Cirpack platforms are designed to comply with telecommunications standards such as the Session Initiation Protocol (SIP), as defined by the Internet Engineering Task Force (IETF), and the IP Multimedia Subsystem (IMS) specifications standardized by the 3rd Generation Partnership Project (3GPP), enabling interoperability across fixed and mobile multi-vendor network environments.

Cirpack also developed service platforms enabling telecom operators and service providers to deliver enterprise communication services such as IP Centrex and Cloud PBX. These platforms are typically provided by telecom operators to business customers as part of unified communications and hosted telephony services.

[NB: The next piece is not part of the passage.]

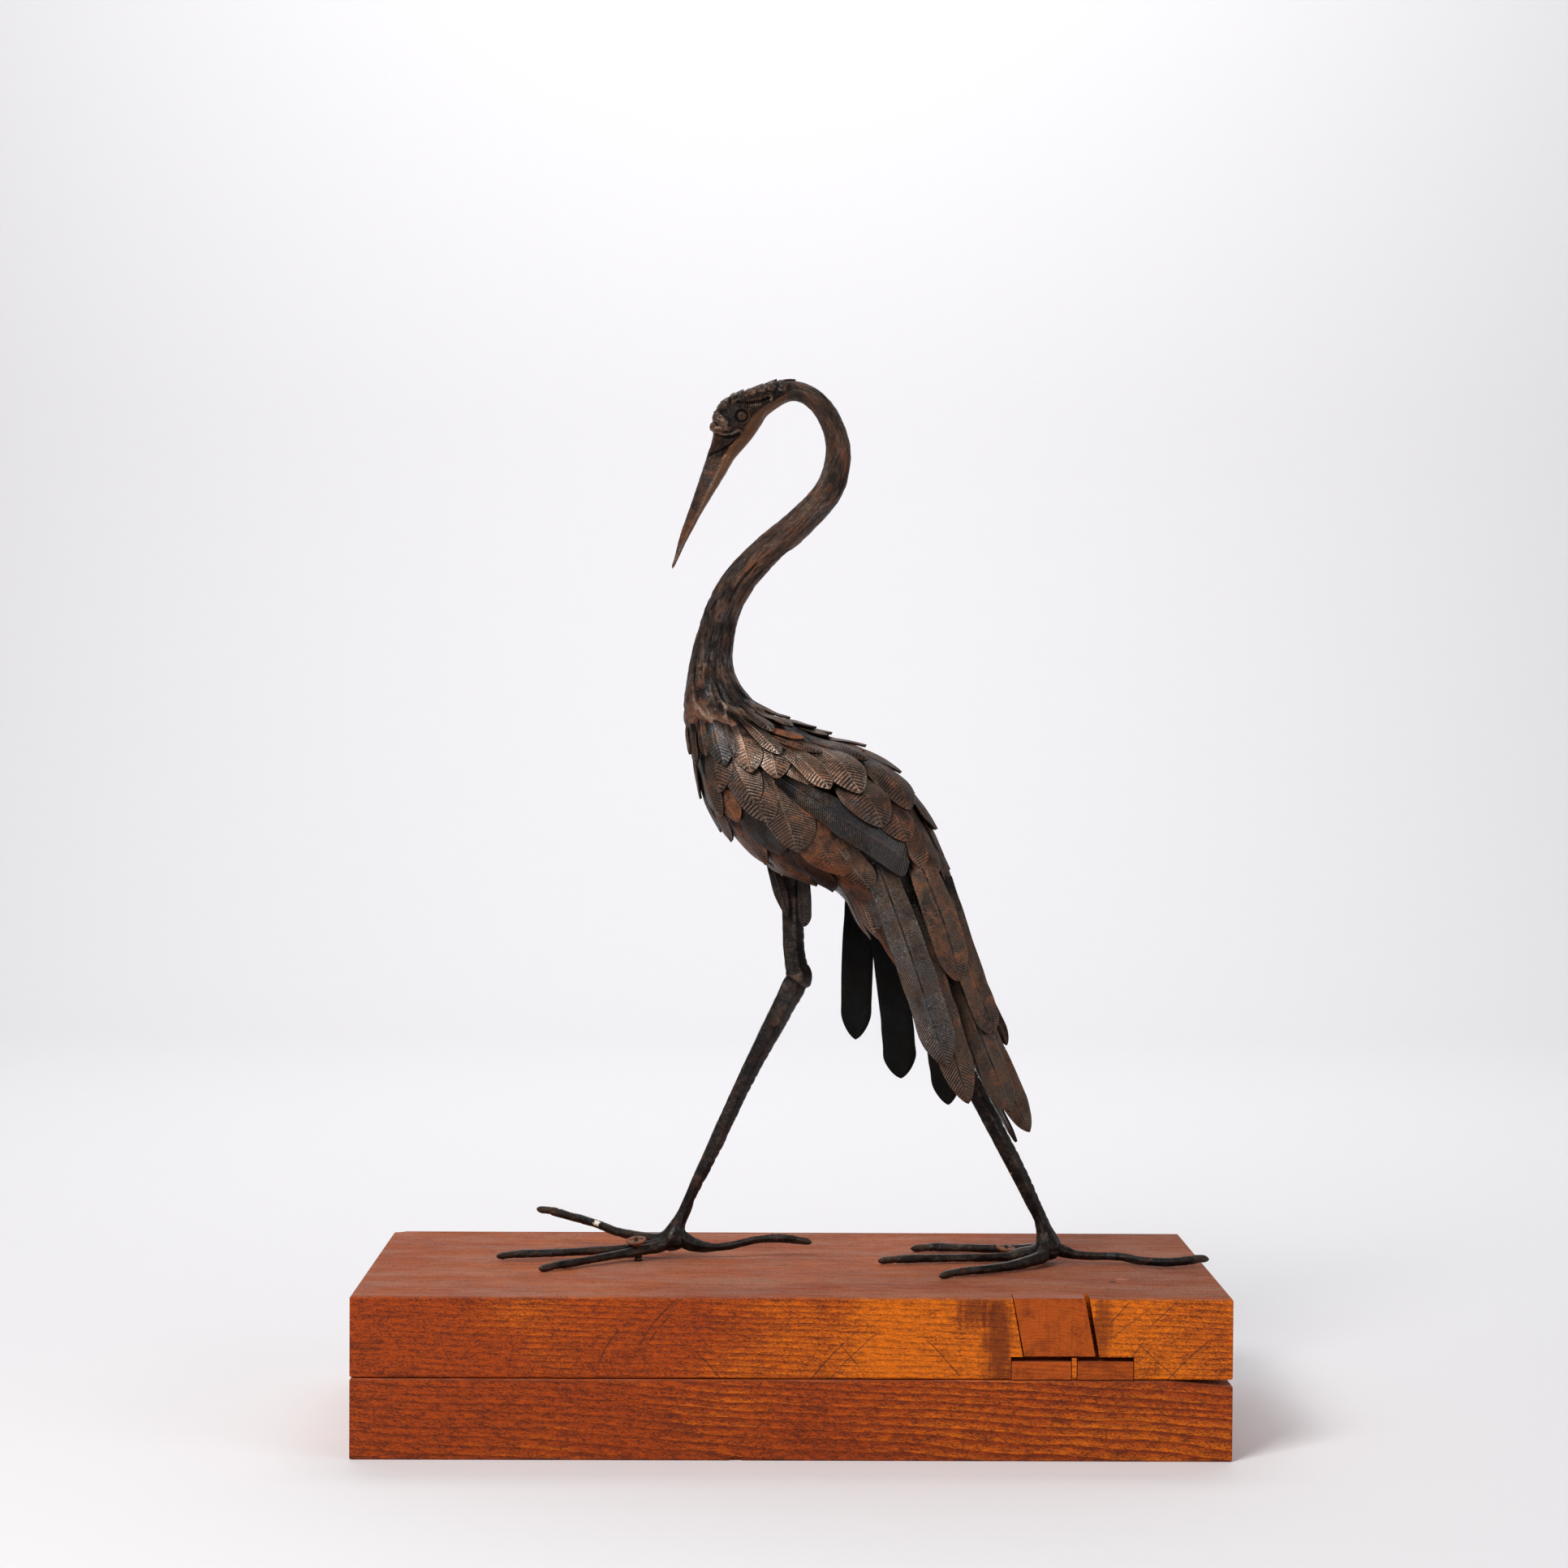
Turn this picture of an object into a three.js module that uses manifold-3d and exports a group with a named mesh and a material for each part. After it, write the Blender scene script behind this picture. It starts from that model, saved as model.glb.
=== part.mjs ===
import * as THREE from 'three';
import { mergeVertices } from 'three/addons/utils/BufferGeometryUtils.js';
import Module from 'manifold-3d';

// A crane striding over a base of two stacked boards. Millimetres, +Z up, the bird faces -X.
// The origin is the centre of the base's underside.

// Driving dimensions
const BASE_LENGTH = 490;
const BASE_DEPTH = 220;
const BOARD_THICKNESS = 45.2;
const SEAM = 0.6;
const EDGE_WEAR = 0.9;
const BASE_TOP = 2 * BOARD_THICKNESS + SEAM;
const GAP = 0.35;
const BODY_CLEARANCE = 1;
const BIRD_PLANE_Y = 9;
const BODY_SIDES = 12;
const COAT_LIFT = 3.2;
const COAT_SINK = 1;
const COAT_KEEL = 2.5;
const COAT_STATIONS = [0, 0.76, 1];
const COAT_WIDTHS = { root: 0.5, tip: 0.4, rounded: 0.3 };
const BLADE_RIDGE = 0.9;
const BLADE_UNDERSIDE = 0.7;
const BLADE_EDGE = 0.3;
const BLADE_TIP_EXTRA = 0.05;
const BLADE_STATIONS = [0, 0.25, 0.5, 0.75, 0.9, 0.975, 1];
const WIDEST_AT = 0.6;
const SHANK_SIDES = 6;
const TOE_SIDES = 5;
const SCREW = {
  head: 6, rim: 1, crown: 1.2, cone: 4.2, shank: 2, thread: 2.6, pitch: 2.2, depth: 28, point: 2,
};
const SCREW_CROSS = { long: 6.9, wide: 1.3, deep: 3 };
const SCREW_SIDES = 8;
const BORE_SIDES = 10;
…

IMS Cirpack platforms can be deployed in cloud environments and are also offered through service-based models, enabling operators to simplify network operations and deliver communication services without managing underlying infrastructure complexity.

The company further expanded its product ecosystem with mobile communication applications such as UP! (Uniquity Pocket), a softphone application allowing users to place and receive calls from smartphones using a Session Initiation Protocol (SIP) account associated with an operator or enterprise communication platform.

In 2026, Cirpack and Halys announced the integration of their respective platforms to deliver a private 5G solution with native VoNR capabilities for industrial and enterprise environments.

In the mid-2020s, Cirpack has been involved in the deployment of Voice over LTE (VoLTE) services based on IP Multimedia Subsystem (IMS) architectures, as part of the transition from legacy voice networks to all-IP infrastructures.

Cirpack and Summa Networks collaborated on a VoLTE deployment for Vodafone Polynésie, aimed at enabling mobile voice services over 4G networks.